3D code data:
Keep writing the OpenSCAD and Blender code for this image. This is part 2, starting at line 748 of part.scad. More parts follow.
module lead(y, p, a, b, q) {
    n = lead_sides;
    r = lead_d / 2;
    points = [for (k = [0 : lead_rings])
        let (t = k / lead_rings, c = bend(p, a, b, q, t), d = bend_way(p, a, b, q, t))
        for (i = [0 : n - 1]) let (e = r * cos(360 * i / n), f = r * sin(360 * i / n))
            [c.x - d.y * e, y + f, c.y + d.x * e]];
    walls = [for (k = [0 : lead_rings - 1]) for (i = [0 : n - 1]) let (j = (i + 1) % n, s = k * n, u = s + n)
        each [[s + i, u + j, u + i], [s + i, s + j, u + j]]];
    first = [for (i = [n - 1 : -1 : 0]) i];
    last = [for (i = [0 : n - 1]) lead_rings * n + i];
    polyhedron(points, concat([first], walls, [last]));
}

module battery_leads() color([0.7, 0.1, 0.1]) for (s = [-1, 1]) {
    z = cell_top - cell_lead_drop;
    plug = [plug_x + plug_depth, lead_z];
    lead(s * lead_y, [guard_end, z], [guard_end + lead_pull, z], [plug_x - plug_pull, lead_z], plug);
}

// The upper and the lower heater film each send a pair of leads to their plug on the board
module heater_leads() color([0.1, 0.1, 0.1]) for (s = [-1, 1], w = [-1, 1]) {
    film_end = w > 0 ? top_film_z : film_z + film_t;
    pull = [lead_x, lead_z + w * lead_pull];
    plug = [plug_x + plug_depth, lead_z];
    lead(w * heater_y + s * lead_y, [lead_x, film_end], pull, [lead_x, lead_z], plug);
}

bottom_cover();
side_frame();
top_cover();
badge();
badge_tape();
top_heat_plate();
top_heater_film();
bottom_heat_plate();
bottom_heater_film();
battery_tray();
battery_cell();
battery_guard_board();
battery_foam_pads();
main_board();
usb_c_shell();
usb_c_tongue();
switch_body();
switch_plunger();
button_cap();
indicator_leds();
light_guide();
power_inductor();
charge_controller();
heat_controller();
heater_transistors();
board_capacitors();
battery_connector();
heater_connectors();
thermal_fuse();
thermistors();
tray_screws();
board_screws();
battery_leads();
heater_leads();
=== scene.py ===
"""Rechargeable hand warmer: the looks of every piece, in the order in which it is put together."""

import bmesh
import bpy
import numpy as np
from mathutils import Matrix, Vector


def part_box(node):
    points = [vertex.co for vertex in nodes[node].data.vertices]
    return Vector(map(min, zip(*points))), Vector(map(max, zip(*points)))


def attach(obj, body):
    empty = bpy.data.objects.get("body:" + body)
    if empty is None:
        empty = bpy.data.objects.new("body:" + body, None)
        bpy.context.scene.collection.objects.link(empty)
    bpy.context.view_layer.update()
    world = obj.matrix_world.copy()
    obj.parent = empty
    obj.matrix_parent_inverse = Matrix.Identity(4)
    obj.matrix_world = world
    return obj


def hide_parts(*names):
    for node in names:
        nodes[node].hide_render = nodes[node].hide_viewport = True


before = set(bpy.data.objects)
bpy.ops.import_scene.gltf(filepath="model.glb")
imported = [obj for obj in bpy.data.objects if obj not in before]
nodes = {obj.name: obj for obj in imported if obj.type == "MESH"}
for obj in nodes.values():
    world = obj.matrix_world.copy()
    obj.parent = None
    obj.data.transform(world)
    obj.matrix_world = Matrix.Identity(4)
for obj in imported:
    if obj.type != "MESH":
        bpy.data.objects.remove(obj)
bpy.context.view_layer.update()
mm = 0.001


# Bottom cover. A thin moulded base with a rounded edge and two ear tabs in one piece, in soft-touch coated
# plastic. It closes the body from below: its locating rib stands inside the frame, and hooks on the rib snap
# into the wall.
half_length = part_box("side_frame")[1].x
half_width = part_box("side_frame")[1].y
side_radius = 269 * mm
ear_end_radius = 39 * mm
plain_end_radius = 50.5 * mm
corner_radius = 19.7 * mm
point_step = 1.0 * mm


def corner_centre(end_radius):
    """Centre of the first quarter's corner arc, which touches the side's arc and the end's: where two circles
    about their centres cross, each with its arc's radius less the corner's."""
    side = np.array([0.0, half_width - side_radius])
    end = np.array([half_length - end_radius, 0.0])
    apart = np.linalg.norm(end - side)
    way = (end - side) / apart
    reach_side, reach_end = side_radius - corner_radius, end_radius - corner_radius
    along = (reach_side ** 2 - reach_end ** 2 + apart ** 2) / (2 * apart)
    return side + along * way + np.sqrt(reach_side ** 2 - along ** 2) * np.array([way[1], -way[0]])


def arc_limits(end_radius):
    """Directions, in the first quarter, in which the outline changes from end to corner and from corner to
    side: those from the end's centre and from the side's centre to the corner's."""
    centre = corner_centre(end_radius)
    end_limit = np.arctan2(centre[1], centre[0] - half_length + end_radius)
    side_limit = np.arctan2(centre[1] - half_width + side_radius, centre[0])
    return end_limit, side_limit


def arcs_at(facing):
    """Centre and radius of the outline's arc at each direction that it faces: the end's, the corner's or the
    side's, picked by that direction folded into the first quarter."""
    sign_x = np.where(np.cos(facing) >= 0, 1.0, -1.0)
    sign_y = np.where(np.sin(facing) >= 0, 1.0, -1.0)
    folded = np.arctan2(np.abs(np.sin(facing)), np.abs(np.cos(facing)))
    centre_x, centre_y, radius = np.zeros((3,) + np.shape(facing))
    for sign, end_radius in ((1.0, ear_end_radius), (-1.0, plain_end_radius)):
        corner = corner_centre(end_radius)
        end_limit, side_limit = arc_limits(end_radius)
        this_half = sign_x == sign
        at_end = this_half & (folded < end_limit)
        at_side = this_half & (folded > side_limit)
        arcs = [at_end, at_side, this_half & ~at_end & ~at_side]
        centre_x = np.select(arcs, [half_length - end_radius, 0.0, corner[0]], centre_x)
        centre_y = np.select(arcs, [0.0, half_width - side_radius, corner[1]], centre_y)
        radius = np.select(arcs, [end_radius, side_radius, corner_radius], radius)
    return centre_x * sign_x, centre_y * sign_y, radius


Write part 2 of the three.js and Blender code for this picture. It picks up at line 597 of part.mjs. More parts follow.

PROBLEM DESCRIPTION:
Above are the records; print exactly the lines from the line with "zip(*points))), Vector(map(max, zip(*points)))" to the line with "obj.parent = empty", including both, and nothing else.

FINAL ANSWER:
    return Vector(map(min, zip(*points))), Vector(map(max, zip(*points)))


def attach(obj, body):
    empty = bpy.data.objects.get("body:" + body)
    if empty is None:
        empty = bpy.data.objects.new("body:" + body, None)
        bpy.context.scene.collection.objects.link(empty)
    bpy.context.view_layer.update()
    world = obj.matrix_world.copy()
    obj.parent = empty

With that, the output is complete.